I need to find where in $\mathbb{R}$ the following series converges absolutely and where it converges uniformly: $$f(x) = \sum_{n=1}^{\infty} \frac{1}{1+n^3x}$$ I know by the M-test that both conditions are satisfied when $x>0$ simply from the bound $|f_n(x)| \leq \frac{1}{x} \frac{1}{n^3}$. For $x = 0$, neither are possible, as the series diverges there.
But for $x < 0$, I do not how to find a bound on the $f_n(x)$. I've tried reverse triangle inequality and expanding $f_n$ in series, but this does not help, and also I do not know where the series even converges for these values of $x$. Is M-test still the correct approach?

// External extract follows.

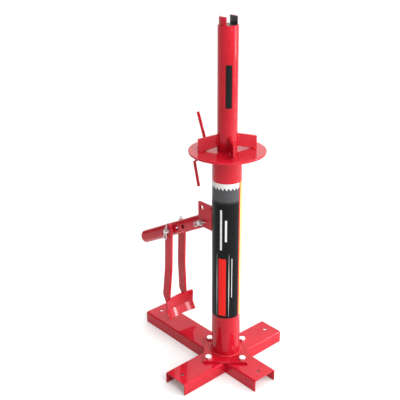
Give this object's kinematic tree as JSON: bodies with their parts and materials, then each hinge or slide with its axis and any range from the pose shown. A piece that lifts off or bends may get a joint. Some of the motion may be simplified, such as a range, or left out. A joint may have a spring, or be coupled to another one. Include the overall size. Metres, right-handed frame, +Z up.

The Weierstrass M-test does imply uniform convergence on any interval $[a,\infty)$ where $a > 0$ since
$$|f_n(x)| \leqslant \frac{1}{1+n^3a},$$
and the series with terms given by the RHS is convergent.
However, the convergence is not uniform for all $x >0$ since $f_n(x) = \frac{1}{1+ n^3x}$ does not converge uniformly to $0$ on $(0,\infty)$. This is evident because
$$\sup_{x \in (0,\infty)}|f_n(x)| = f_n(0) =1 \underset{n \to \infty}\longrightarrow1 \neq 0$$
Alternatively, we see that
$$\sup_{x \in (0,\infty)}\left|\sum_{k=n+1}^\infty \frac{1}{1+k^3x}\right|= \sup_{x \in (0,\infty)}\sum_{k=n+1}^\infty \frac{1}{1+k^3x}\geqslant \sup_{x \in (0,\infty)}\sum_{k=n+1}^{2n} \frac{1}{1+k^3x} \\\geqslant n \cdot \frac{1}{1+(2n^3)\cdot n^{-1/3}}= \frac{n}{3}\underset{n \to \infty}\longrightarrow +\infty \neq 0$$
For $x \in (-\infty,-a]$ where $-a < -1$, we can again apply the Weierstrass M-test to find uniform convergence, since $x \leqslant -a < -1$ and $1+n^3x \leqslant 1-n^3a < 1 - n^3$. This implies that $|1+n^3x| \geqslant n^3a-1 >0 $
$$|f_n(x)| = \frac{1}{|1+n^3x|} \leqslant \frac{1}{n^3a -1} = \mathcal{O}(n^{-3})$$
Try to finish by considering when $x \in [-1,0)$.